Governance, Auditability, and Replay
As AI systems move into regulated domains, the question changes from:
“Can the system answer correctly?”
to
“Can the system explain itself?”
Portable memory enables:
- Time-based queries (“What did the agent know on Tuesday?”)
- Deterministic rebuilds
- Replayable decision trails
This turns memory into an audit surface, not just a performance feature.
When Centralized Databases Still Win
Portable memory isn’t a universal replacement.
Centralized vector databases still make sense when:
- You need massive concurrent access
- You require real-time global updates
- You operate at consumer-scale workloads
But for:
- Internal tooling
- Enterprise copilots
- Regulated systems
- Edge and offline deployments
- Multi-agent workflows
Reducing infrastructure often increases reliability.
A New Infrastructure Layer Is Emerging
Just as containers redefined how software is deployed, portable memory is starting to redefine how AI systems are built.

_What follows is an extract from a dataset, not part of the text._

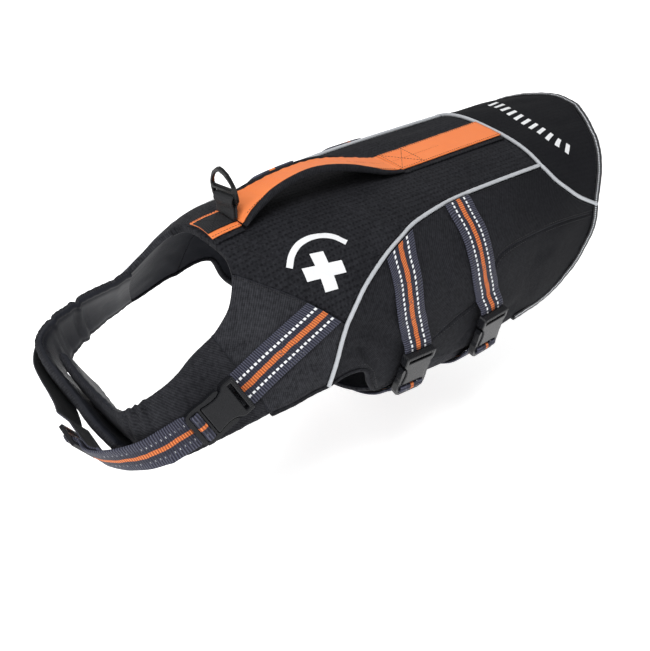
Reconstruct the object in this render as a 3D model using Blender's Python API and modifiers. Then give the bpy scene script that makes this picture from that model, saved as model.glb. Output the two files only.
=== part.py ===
"""Dog life jacket: a padded saddle of sewn panels worn round a dog's trunk.

Metres, +Z up, -Y towards the head, +X the dog's left side. The origin lies on the back
lining at the spine, where the dog's back carries the jacket. The tables are in millimetres
and are turned into metres by MM when a point is made.
"""
import bmesh
import bpy
from math import ceil, copysign, cos, pi, radians, sin
from mathutils import Matrix, Vector

MM = 0.001
SEAM_GAP = 0.34        # between two pieces that are sewn together
SPREAD = 0.05          # step used to measure a surface's slope

BACK_WALL = 6.0        # foam and cloth over the back
SIDE_WALL = 5.0        # foam and cloth at the sides
BELLY_WALL = 4.0
BAND_WALL = 8.0        # padded neck bands
WEB_WIDTH = 25.0
WEB_THICK = 1.8
WEB_LIFT = 0.7         # clear of the cloth below

# The trunk, a row for each section along the spine.
# y, spine height, half width, height of the widest place, lowest height,
# roundness of the upper half, roundness of the lower half, roll to the left in degrees
TRUNK = [
    (-215, -16, 97, -112, -150, 1.45, 2.2, 0),
    (-190, -5, 98, -104, -152, 1.6, 2.2, 0),
    (-155, -1, 99, -92, -151, 2.0, 2.2, 1),
    (-110, 0, 100, -86, -149, 2.4, 2.5, 1.5),
    (-60, 0, 101, -86, -155, 2.6, 2.65, 2),
    (0, 0, 99, -84, -157, 2.8, 2.8, 2.5),
    (50, 1, 95, -82, -154, 2.8, 2.9, 3),
    (100, 2, 91, -80, -148, 2.7, 3.0, 4),
    (150, 3, 88, -80, -145, 2.5, 3.0, 6),
    (210, 0, 84, -84, -140, 2.3, 3.0, 8),
]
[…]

It introduces a new layer in the stack:
Model → Tools → Memory Artifact → Execution Environment
Not:
Model → Tools → Retrieval Services → Databases → Execution Environment
This simplifies not just performance, but mental models.
Teams can reason about what their system knows by inspecting a file, not tracing a network.
If you want to experiment with this design pattern, Memvid’s open-source CLI and SDK let you create a portable AI memory file in under five minutes, with no vector database, no cloud services, and no infrastructure setup required.
The Long-Term Bet
Vector databases solved a critical early problem in AI adoption:
“How do we connect models to data?”
Portable memory is solving a different, emerging one:
“How do we build AI systems that can move, persist, and explain themselves?”
As AI systems grow more autonomous, that second question becomes the more important one.
The teams that design for it now won’t just ship faster.
They’ll define how intelligent systems are built in the decade ahead.